-- Start INFORMATION GIVEN --

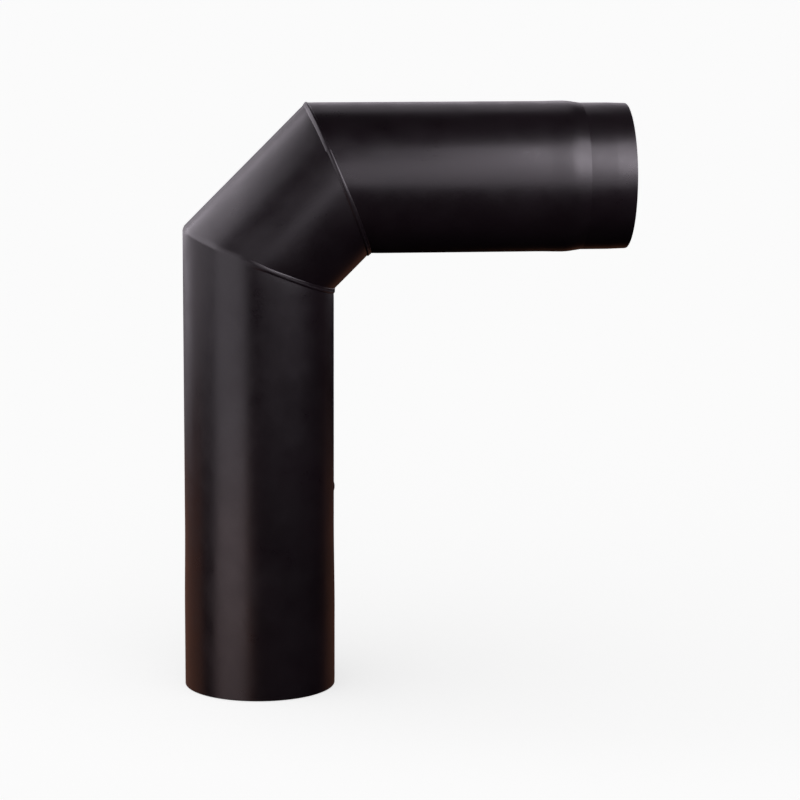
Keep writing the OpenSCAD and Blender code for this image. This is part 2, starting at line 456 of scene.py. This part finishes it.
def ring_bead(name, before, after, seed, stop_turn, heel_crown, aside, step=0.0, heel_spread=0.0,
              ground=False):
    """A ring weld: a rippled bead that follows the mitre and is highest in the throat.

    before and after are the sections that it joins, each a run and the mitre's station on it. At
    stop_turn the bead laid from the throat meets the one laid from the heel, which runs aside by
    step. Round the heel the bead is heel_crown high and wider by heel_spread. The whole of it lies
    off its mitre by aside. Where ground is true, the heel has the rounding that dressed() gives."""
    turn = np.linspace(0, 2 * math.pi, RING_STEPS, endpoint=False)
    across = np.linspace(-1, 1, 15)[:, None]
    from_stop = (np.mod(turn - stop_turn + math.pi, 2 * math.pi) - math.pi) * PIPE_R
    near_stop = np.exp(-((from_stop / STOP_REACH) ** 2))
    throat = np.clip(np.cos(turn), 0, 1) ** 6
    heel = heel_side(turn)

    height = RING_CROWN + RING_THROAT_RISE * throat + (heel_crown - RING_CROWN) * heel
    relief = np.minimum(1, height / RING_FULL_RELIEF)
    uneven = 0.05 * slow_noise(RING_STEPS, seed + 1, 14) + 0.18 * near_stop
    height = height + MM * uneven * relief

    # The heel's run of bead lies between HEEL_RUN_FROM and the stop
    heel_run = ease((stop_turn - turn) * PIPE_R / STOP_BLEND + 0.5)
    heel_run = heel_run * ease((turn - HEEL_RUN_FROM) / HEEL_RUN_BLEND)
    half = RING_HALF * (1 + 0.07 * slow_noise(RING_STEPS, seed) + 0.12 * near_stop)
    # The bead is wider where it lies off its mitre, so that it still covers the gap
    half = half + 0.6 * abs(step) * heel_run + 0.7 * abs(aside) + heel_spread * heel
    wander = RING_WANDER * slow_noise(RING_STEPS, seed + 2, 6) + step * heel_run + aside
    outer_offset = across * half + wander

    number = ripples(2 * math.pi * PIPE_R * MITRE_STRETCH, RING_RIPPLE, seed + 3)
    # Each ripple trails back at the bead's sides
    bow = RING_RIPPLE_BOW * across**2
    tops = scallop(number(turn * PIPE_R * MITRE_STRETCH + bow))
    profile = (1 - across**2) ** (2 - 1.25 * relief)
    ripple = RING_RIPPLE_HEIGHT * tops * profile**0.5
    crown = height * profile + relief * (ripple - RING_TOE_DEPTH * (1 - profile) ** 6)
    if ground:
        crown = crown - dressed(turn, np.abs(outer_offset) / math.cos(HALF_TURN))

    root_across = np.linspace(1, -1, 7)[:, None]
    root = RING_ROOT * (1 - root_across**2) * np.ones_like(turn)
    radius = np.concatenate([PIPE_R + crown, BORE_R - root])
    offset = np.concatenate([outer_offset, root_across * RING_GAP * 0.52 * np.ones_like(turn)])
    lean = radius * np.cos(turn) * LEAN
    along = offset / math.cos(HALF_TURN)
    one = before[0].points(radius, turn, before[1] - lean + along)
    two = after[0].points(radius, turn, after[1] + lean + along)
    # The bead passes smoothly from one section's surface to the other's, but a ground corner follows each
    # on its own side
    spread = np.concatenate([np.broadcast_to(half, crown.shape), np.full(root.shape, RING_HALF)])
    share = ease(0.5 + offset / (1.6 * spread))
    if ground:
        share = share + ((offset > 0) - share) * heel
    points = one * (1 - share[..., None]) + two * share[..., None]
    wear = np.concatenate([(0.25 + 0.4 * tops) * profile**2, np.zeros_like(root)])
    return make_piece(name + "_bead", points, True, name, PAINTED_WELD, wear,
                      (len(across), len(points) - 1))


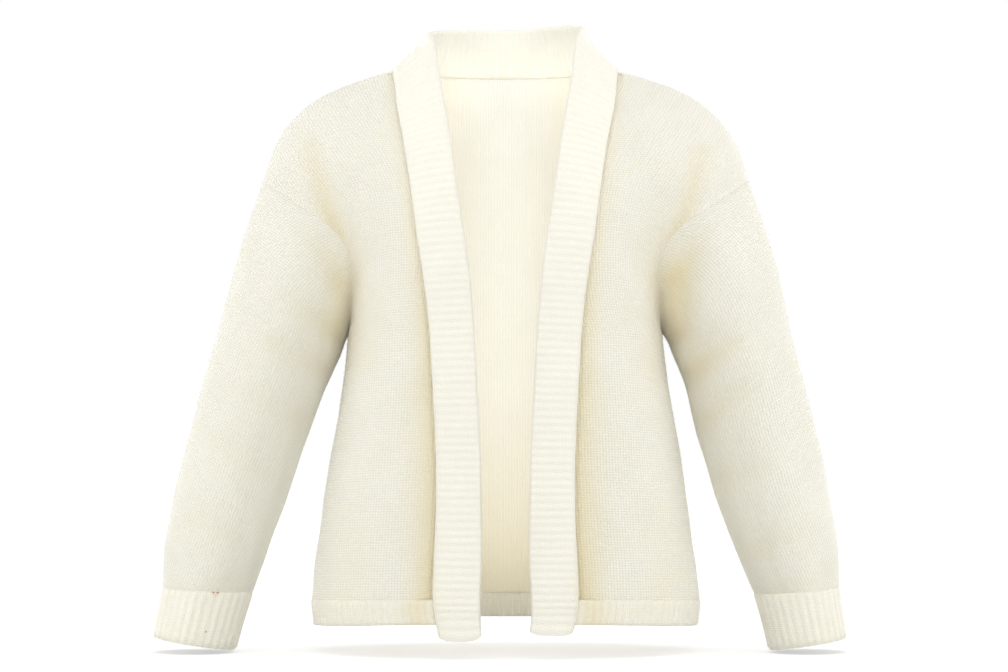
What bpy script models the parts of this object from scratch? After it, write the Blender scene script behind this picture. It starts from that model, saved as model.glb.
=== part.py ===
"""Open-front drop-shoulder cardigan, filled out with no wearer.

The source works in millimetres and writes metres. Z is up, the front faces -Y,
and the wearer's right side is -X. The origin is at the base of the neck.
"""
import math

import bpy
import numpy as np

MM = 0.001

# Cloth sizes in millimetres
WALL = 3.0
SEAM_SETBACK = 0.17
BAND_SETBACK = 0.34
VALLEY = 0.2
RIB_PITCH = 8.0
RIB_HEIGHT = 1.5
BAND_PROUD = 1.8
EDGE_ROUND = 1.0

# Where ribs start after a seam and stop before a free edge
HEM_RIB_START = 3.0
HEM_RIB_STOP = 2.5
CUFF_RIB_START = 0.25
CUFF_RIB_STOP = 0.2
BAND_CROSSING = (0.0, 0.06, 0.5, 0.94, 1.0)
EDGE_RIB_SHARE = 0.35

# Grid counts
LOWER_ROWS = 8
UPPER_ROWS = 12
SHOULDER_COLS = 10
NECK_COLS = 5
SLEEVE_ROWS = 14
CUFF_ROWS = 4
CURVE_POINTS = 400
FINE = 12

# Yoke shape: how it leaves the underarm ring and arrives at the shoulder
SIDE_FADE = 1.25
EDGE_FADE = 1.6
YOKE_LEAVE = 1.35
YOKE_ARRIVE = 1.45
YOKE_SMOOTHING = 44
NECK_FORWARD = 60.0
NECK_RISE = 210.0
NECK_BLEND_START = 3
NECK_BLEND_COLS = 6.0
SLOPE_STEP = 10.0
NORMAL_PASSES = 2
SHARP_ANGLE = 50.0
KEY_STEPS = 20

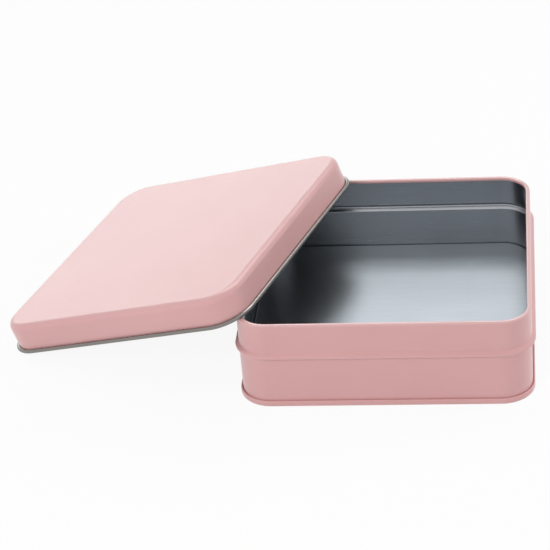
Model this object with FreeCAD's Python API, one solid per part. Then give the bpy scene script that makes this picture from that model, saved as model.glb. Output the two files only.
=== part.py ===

-- End INFORMATION GIVEN --

● **TASK STATEMENT**
Write out all the data again, exactly as it appears.

● **EXERCISE SOLUTION**
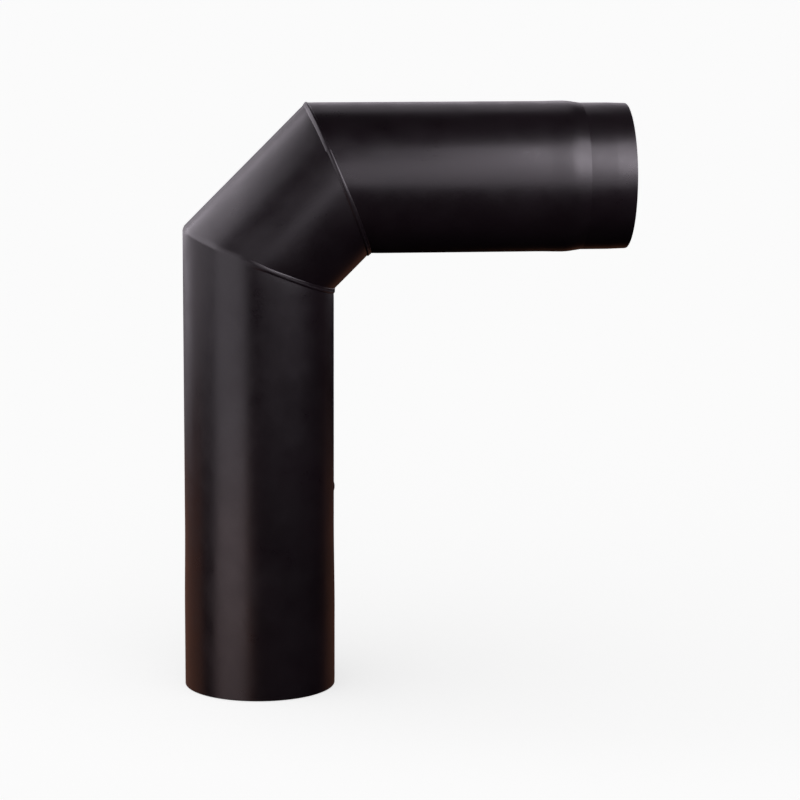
Keep writing the OpenSCAD and Blender code for this image. This is part 2, starting at line 456 of scene.py. This part finishes it.
def ring_bead(name, before, after, seed, stop_turn, heel_crown, aside, step=0.0, heel_spread=0.0,
              ground=False):
    """A ring weld: a rippled bead that follows the mitre and is highest in the throat.

    before and after are the sections that it joins, each a run and the mitre's station on it. At
    stop_turn the bead laid from the throat meets the one laid from the heel, which runs aside by
    step. Round the heel the bead is heel_crown high and wider by heel_spread. The whole of it lies
    off its mitre by aside. Where ground is true, the heel has the rounding that dressed() gives."""
    turn = np.linspace(0, 2 * math.pi, RING_STEPS, endpoint=False)
    across = np.linspace(-1, 1, 15)[:, None]
    from_stop = (np.mod(turn - stop_turn + math.pi, 2 * math.pi) - math.pi) * PIPE_R
    near_stop = np.exp(-((from_stop / STOP_REACH) ** 2))
    throat = np.clip(np.cos(turn), 0, 1) ** 6
    heel = heel_side(turn)

    height = RING_CROWN + RING_THROAT_RISE * throat + (heel_crown - RING_CROWN) * heel
    relief = np.minimum(1, height / RING_FULL_RELIEF)
    uneven = 0.05 * slow_noise(RING_STEPS, seed + 1, 14) + 0.18 * near_stop
    height = height + MM * uneven * relief

    # The heel's run of bead lies between HEEL_RUN_FROM and the stop
    heel_run = ease((stop_turn - turn) * PIPE_R / STOP_BLEND + 0.5)
    heel_run = heel_run * ease((turn - HEEL_RUN_FROM) / HEEL_RUN_BLEND)
    half = RING_HALF * (1 + 0.07 * slow_noise(RING_STEPS, seed) + 0.12 * near_stop)
    # The bead is wider where it lies off its mitre, so that it still covers the gap
    half = half + 0.6 * abs(step) * heel_run + 0.7 * abs(aside) + heel_spread * heel
    wander = RING_WANDER * slow_noise(RING_STEPS, seed + 2, 6) + step * heel_run + aside
    outer_offset = across * half + wander

    number = ripples(2 * math.pi * PIPE_R * MITRE_STRETCH, RING_RIPPLE, seed + 3)
    # Each ripple trails back at the bead's sides
    bow = RING_RIPPLE_BOW * across**2
    tops = scallop(number(turn * PIPE_R * MITRE_STRETCH + bow))
    profile = (1 - across**2) ** (2 - 1.25 * relief)
    ripple = RING_RIPPLE_HEIGHT * tops * profile**0.5
    crown = height * profile + relief * (ripple - RING_TOE_DEPTH * (1 - profile) ** 6)
    if ground:
        crown = crown - dressed(turn, np.abs(outer_offset) / math.cos(HALF_TURN))

    root_across = np.linspace(1, -1, 7)[:, None]
    root = RING_ROOT * (1 - root_across**2) * np.ones_like(turn)
    radius = np.concatenate([PIPE_R + crown, BORE_R - root])
    offset = np.concatenate([outer_offset, root_across * RING_GAP * 0.52 * np.ones_like(turn)])
    lean = radius * np.cos(turn) * LEAN
    along = offset / math.cos(HALF_TURN)
    one = before[0].points(radius, turn, before[1] - lean + along)
    two = after[0].points(radius, turn, after[1] + lean + along)
    # The bead passes smoothly from one section's surface to the other's, but a ground corner follows each
    # on its own side
    spread = np.concatenate([np.broadcast_to(half, crown.shape), np.full(root.shape, RING_HALF)])
    share = ease(0.5 + offset / (1.6 * spread))
    if ground:
        share = share + ((offset > 0) - share) * heel
    points = one * (1 - share[..., None]) + two * share[..., None]
    wear = np.concatenate([(0.25 + 0.4 * tops) * profile**2, np.zeros_like(root)])
    return make_piece(name + "_bead", points, True, name, PAINTED_WELD, wear,
                      (len(across), len(points) - 1))


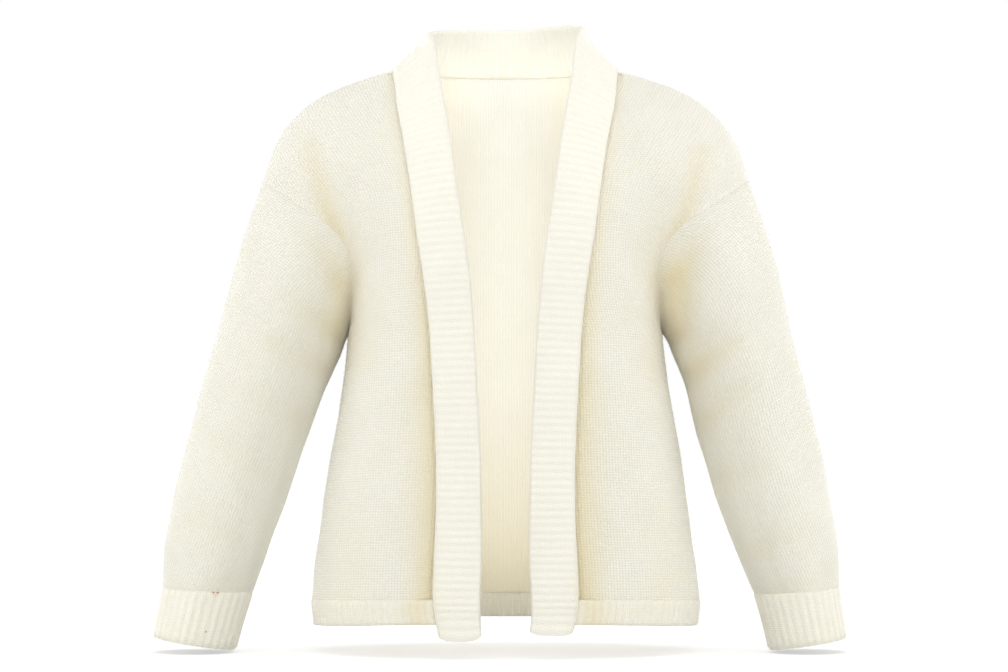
What bpy script models the parts of this object from scratch? After it, write the Blender scene script behind this picture. It starts from that model, saved as model.glb.
=== part.py ===
"""Open-front drop-shoulder cardigan, filled out with no wearer.

The source works in millimetres and writes metres. Z is up, the front faces -Y,
and the wearer's right side is -X. The origin is at the base of the neck.
"""
import math

import bpy
import numpy as np

MM = 0.001

# Cloth sizes in millimetres
WALL = 3.0
SEAM_SETBACK = 0.17
BAND_SETBACK = 0.34
VALLEY = 0.2
RIB_PITCH = 8.0
RIB_HEIGHT = 1.5
BAND_PROUD = 1.8
EDGE_ROUND = 1.0

# Where ribs start after a seam and stop before a free edge
HEM_RIB_START = 3.0
HEM_RIB_STOP = 2.5
CUFF_RIB_START = 0.25
CUFF_RIB_STOP = 0.2
BAND_CROSSING = (0.0, 0.06, 0.5, 0.94, 1.0)
EDGE_RIB_SHARE = 0.35

# Grid counts
LOWER_ROWS = 8
UPPER_ROWS = 12
SHOULDER_COLS = 10
NECK_COLS = 5
SLEEVE_ROWS = 14
CUFF_ROWS = 4
CURVE_POINTS = 400
FINE = 12

# Yoke shape: how it leaves the underarm ring and arrives at the shoulder
SIDE_FADE = 1.25
EDGE_FADE = 1.6
YOKE_LEAVE = 1.35
YOKE_ARRIVE = 1.45
YOKE_SMOOTHING = 44
NECK_FORWARD = 60.0
NECK_RISE = 210.0
NECK_BLEND_START = 3
NECK_BLEND_COLS = 6.0
SLOPE_STEP = 10.0
NORMAL_PASSES = 2
SHARP_ANGLE = 50.0
KEY_STEPS = 20

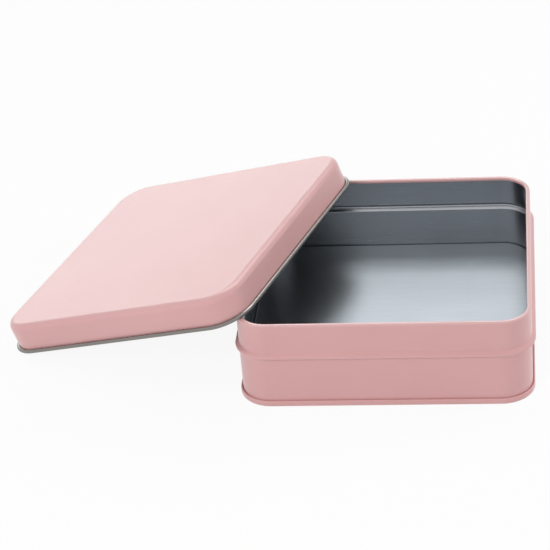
Model this object with FreeCAD's Python API, one solid per part. Then give the bpy scene script that makes this picture from that model, saved as model.glb. Output the two files only.
=== part.py ===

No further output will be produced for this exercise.